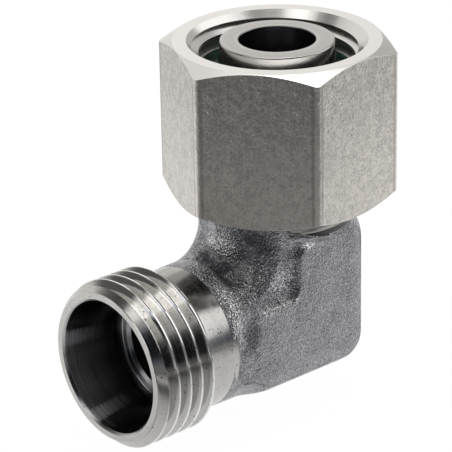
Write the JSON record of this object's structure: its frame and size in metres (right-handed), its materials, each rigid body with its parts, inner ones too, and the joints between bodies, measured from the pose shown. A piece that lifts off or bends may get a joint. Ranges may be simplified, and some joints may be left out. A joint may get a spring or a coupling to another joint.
{
  "type": "adjustable elbow fitting",
  "caption": "Right-angle hydraulic tube fitting with a 24 degree cone socket on one leg and an O-ring sealed swivel nose with a loose union nut on the other.",
  "frame": {"origin": "centre of the swivel nose's flat tip; the crossing of the two port axes is 29.8 mm below it, at (0, 0, -0.0298)", "axes": "+Z out of the swivel port along its axis, -X out of the fixed port along its axis, Y across the side flats"},
  "size_m": [0.0366, 0.0232, 0.0388],
  "materials": {
    "elbow_body": "blasted forging with turned ends, stainless",
    "swivel_nut": "fine brushed stainless with turned chamfers",
    "retaining_ring": "drawn spring wire",
    "cone_o_ring": "matt green fluoro rubber"
  },
  "bodies": {
    "elbow": {"elbow_body": "elbow_body", "cone_o_ring": "cone_o_ring"},
    "ring": {"retaining_ring": "retaining_ring"},
    "nut": {"swivel_nut": "swivel_nut"}
  },
  "joints": [
    {"name": "nut_swivel", "type": "hinge", "parent": "elbow", "child": "ring", "pos_m": [0, 0, 0], "axis": [0, 0, 1], "continuous": true},
    {"name": "nut_float", "type": "slide", "parent": "ring", "child": "nut", "axis": [0, 0, 1], "range_m": [0, 0.002]}
  ]
}
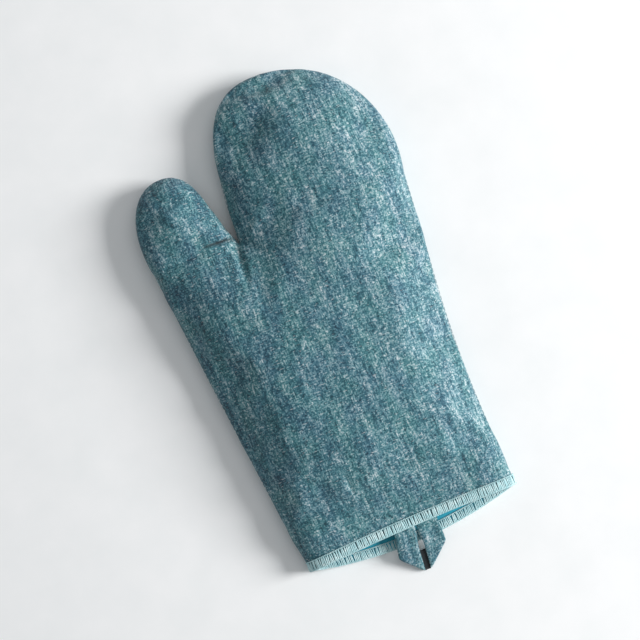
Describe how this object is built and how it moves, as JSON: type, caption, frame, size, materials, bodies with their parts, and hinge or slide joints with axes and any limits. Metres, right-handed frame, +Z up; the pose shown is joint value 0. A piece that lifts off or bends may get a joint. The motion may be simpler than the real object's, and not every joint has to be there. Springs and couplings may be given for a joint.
{
  "type": "oven mitt",
  "caption": "Padded oven mitt with a thumb, linen outer, quilt batting, cotton lining, overlocked cuff and a swinging tape loop to hang it by.",
  "frame": {"origin": "on the surface that the mitt lies on, under the middle of everything that it covers, hanging loop included", "axes": "+Y from the cuff to the fingertips, the longest way; +Z up out of the front panel, the shortest; the thumb is on the -X side and the loop at the -Y end"},
  "size_m": [0.1922, 0.3623, 0.0272],
  "materials": {
    "linen_chambray": "teal and off-white linen chambray, plain weave with slubs",
    "batting": "undyed felted cotton batting",
    "lining_cotton": "plain woven teal cotton",
    "overlock_thread": "pale aqua polyester overlock thread",
    "seam_thread": "spun teal sewing thread"
  },
  "bodies": {
    "mitt": {"shell_front": "linen_chambray", "shell_back": "linen_chambray", "batting_front": "batting", "batting_back": "batting", "lining_front": "lining_cotton", "lining_back": "lining_cotton", "overlock_front": "overlock_thread", "overlock_back": "overlock_thread", "shell_seam_stitches": "seam_thread", "lining_seam_stitches": "seam_thread", "loop_tails": "linen_chambray", "loop_bar_tacks": "seam_thread"},
    "loop": {"hanging_loop": "linen_chambray", "loop_edge_stitches": "seam_thread"}
  },
  "joints": [
    {"name": "loop_swing", "type": "hinge", "parent": "mitt", "child": "loop", "pos_m": [0.00331, -0.14827, 0.0129], "axis": [-1, 0, 0], "range_deg": [0, 90]}
  ]
}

DESCRIPTION OF THE TASK - Write out every line of the material again, exactly as it reads.

WRITTEN ANSWER -
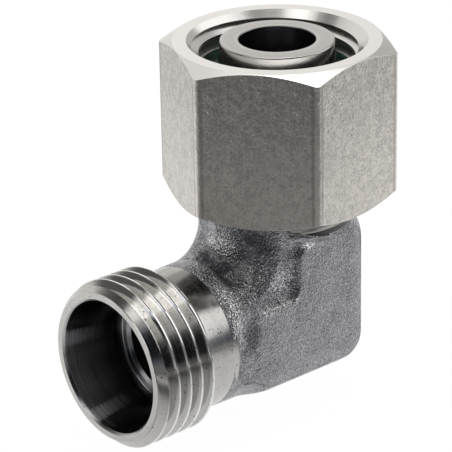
Write the JSON record of this object's structure: its frame and size in metres (right-handed), its materials, each rigid body with its parts, inner ones too, and the joints between bodies, measured from the pose shown. A piece that lifts off or bends may get a joint. Ranges may be simplified, and some joints may be left out. A joint may get a spring or a coupling to another joint.
{
  "type": "adjustable elbow fitting",
  "caption": "Right-angle hydraulic tube fitting with a 24 degree cone socket on one leg and an O-ring sealed swivel nose with a loose union nut on the other.",
  "frame": {"origin": "centre of the swivel nose's flat tip; the crossing of the two port axes is 29.8 mm below it, at (0, 0, -0.0298)", "axes": "+Z out of the swivel port along its axis, -X out of the fixed port along its axis, Y across the side flats"},
  "size_m": [0.0366, 0.0232, 0.0388],
  "materials": {
    "elbow_body": "blasted forging with turned ends, stainless",
    "swivel_nut": "fine brushed stainless with turned chamfers",
    "retaining_ring": "drawn spring wire",
    "cone_o_ring": "matt green fluoro rubber"
  },
  "bodies": {
    "elbow": {"elbow_body": "elbow_body", "cone_o_ring": "cone_o_ring"},
    "ring": {"retaining_ring": "retaining_ring"},
    "nut": {"swivel_nut": "swivel_nut"}
  },
  "joints": [
    {"name": "nut_swivel", "type": "hinge", "parent": "elbow", "child": "ring", "pos_m": [0, 0, 0], "axis": [0, 0, 1], "continuous": true},
    {"name": "nut_float", "type": "slide", "parent": "ring", "child": "nut", "axis": [0, 0, 1], "range_m": [0, 0.002]}
  ]
}
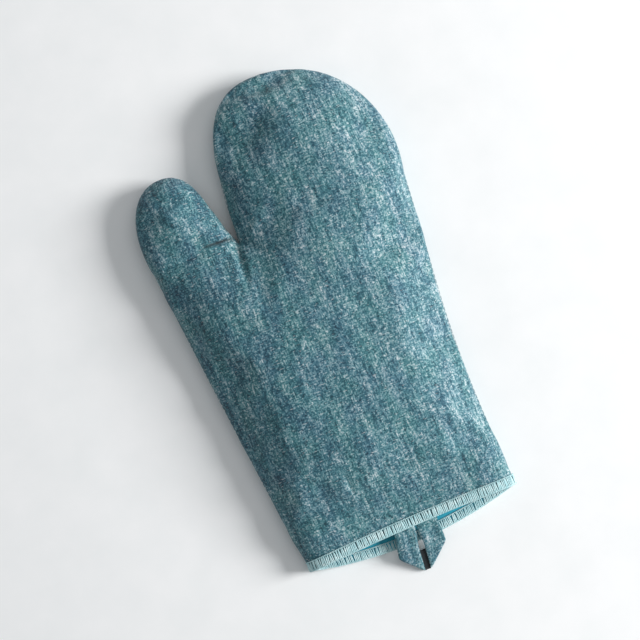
Describe how this object is built and how it moves, as JSON: type, caption, frame, size, materials, bodies with their parts, and hinge or slide joints with axes and any limits. Metres, right-handed frame, +Z up; the pose shown is joint value 0. A piece that lifts off or bends may get a joint. The motion may be simpler than the real object's, and not every joint has to be there. Springs and couplings may be given for a joint.
{
  "type": "oven mitt",
  "caption": "Padded oven mitt with a thumb, linen outer, quilt batting, cotton lining, overlocked cuff and a swinging tape loop to hang it by.",
  "frame": {"origin": "on the surface that the mitt lies on, under the middle of everything that it covers, hanging loop included", "axes": "+Y from the cuff to the fingertips, the longest way; +Z up out of the front panel, the shortest; the thumb is on the -X side and the loop at the -Y end"},
  "size_m": [0.1922, 0.3623, 0.0272],
  "materials": {
    "linen_chambray": "teal and off-white linen chambray, plain weave with slubs",
    "batting": "undyed felted cotton batting",
    "lining_cotton": "plain woven teal cotton",
    "overlock_thread": "pale aqua polyester overlock thread",
    "seam_thread": "spun teal sewing thread"
  },
  "bodies": {
    "mitt": {"shell_front": "linen_chambray", "shell_back": "linen_chambray", "batting_front": "batting", "batting_back": "batting", "lining_front": "lining_cotton", "lining_back": "lining_cotton", "overlock_front": "overlock_thread", "overlock_back": "overlock_thread", "shell_seam_stitches": "seam_thread", "lining_seam_stitches": "seam_thread", "loop_tails": "linen_chambray", "loop_bar_tacks": "seam_thread"},
    "loop": {"hanging_loop": "linen_chambray", "loop_edge_stitches": "seam_thread"}
  },
  "joints": [
    {"name": "loop_swing", "type": "hinge", "parent": "mitt", "child": "loop", "pos_m": [0.00331, -0.14827, 0.0129], "axis": [-1, 0, 0], "range_deg": [0, 90]}
  ]
}